Curlyriff · 13 Mar 2017 at 16:11

ubersonic said:
It's somewhat similar to having two 4c8t CPUs as opposed to one 8c16t CPU then?

Yep that is the case and why the scheduling seems so off. It has the Infinite Fabric which then links them. It is scale-able up to 512GBps so over time we should see this improve. What it is then meant to do is be able to also link things like the APU system up and the GPU so they all work off this one fabric and thus should allow all to share the data much better once it all works as intended.

Of course at this time it appears to be the limiting factor but that could well change as time goes on.

DragonQ · 13 Mar 2017 at 16:14

h4rm0ny said:
Which is what I was getting at. Windows does not yet, so far as I know, have an understanding that it needs to not only balance things between real cores rather than just logical cores (which it can do), but to make certain that threads are moved between real cores within their own CCX rather than between CCXs.
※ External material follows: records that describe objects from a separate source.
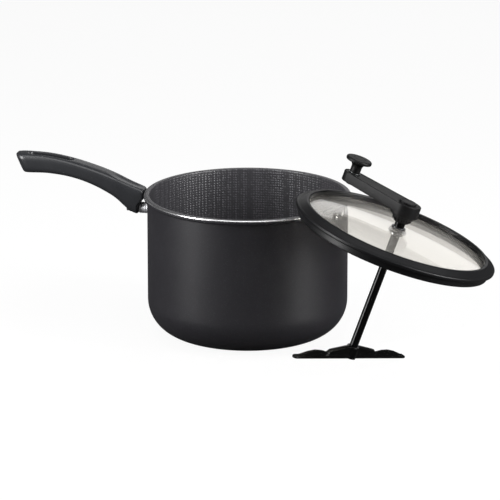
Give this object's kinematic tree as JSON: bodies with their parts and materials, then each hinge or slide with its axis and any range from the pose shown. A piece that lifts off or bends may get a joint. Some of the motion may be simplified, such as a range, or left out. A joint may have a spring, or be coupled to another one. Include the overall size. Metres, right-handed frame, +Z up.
{
  "type": "saucepan with glass lid",
  "caption": "Deep saucepan with a long handle and a silicone-rimmed glass lid, whose crank turns a stirring paddle through the lid.",
  "frame": {"origin": "centre of the pan's base, on the surface the pan stands on", "axes": "+Z up, the pan's handle points along -X, the steam vents face +X; the lid stands beside the pan towards +X and -Y"},
  "size_m": [0.5175, 0.343, 0.2181],
  "materials": {
    "pan_coating": "satin, fine speckle",
    "bare_aluminium": "brushed",
    "bakelite": "fine satin",
    "plated_steel": "satin",
    "lid_glass": "clear",
    "black_silicone": "satin",
    "black_nylon": "gloss",
    "shaft_coating": "gloss",
    "crank_plastic": "fine satin",
    "knob_plastic": "fine satin"
  },
  "bodies": {
    "pan": {"pan_body": "pan_coating", "weld_stud": "bare_aluminium", "ferrule": "bare_aluminium", "handle_grip": "bakelite", "screw_washer": "plated_steel", "handle_screw": "plated_steel"},
    "lid": {"lid_glass": "lid_glass", "silicone_rim": "black_silicone", "lid_bush": "black_nylon", "bush_gasket": "black_silicone", "bush_ring": "plated_steel"},
    "crank": {"drive_shaft": "shaft_coating", "thrust_washer": "plated_steel", "retaining_clip": "plated_steel", "paddle": "black_nylon", "cross_pin": "plated_steel", "hub_collar": "crank_plastic", "crank_arm": "crank_plastic", "hub_screw": "plated_steel", "hub_cap": "crank_plastic", "knob_pin": "plated_steel", "knob_washer": "plated_steel", "knob_screw": "plated_steel"},
    "knob": {"knob_grip": "knob_plastic", "knob_plug": "knob_plastic"}
  },
  "joints": [
    {"name": "lid_lift", "type": "slide", "parent": "pan", "child": "lid", "axis": [0, 0, 1], "range_m": [0, 0.18]},
    {"name": "crank_turn", "type": "hinge", "parent": "lid", "child": "crank", "pos_m": [0.1841, -0.13348, 0.16758], "axis": [0.3287, 0.0657, 0.9421], "continuous": true},
    {"name": "knob_spin", "type": "hinge", "parent": "crank", "child": "knob", "pos_m": [0.13196, -0.09796, 0.20717], "axis": [0.3287, 0.0657, 0.9421], "continuous": true}
  ]
}
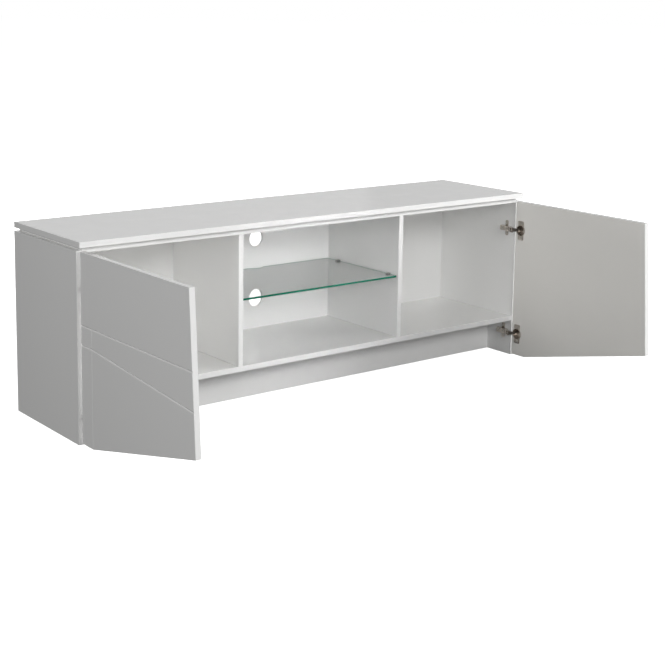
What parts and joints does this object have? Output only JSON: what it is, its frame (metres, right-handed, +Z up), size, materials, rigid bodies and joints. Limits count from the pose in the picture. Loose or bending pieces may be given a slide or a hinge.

Because the cost of moving a thread between two real cores might be unexpectedly high because in one case (same CCX) the shared cache is still available and in the other (different CCX) it is not.

Correct.

ubersonic said:
It's somewhat similar to having two 4c8t CPUs as opposed to one 8c16t CPU then?

Not really because it's a single die and a single package but yes, the two CCXs are connected via their Infinity Fabric. AMD haven't released exact performance numbers so we can't really compare to what you'd see in a dual Xeon configuration using QPI. Since it's on the same die, I imagine it's quicker, but I have no evidence of this.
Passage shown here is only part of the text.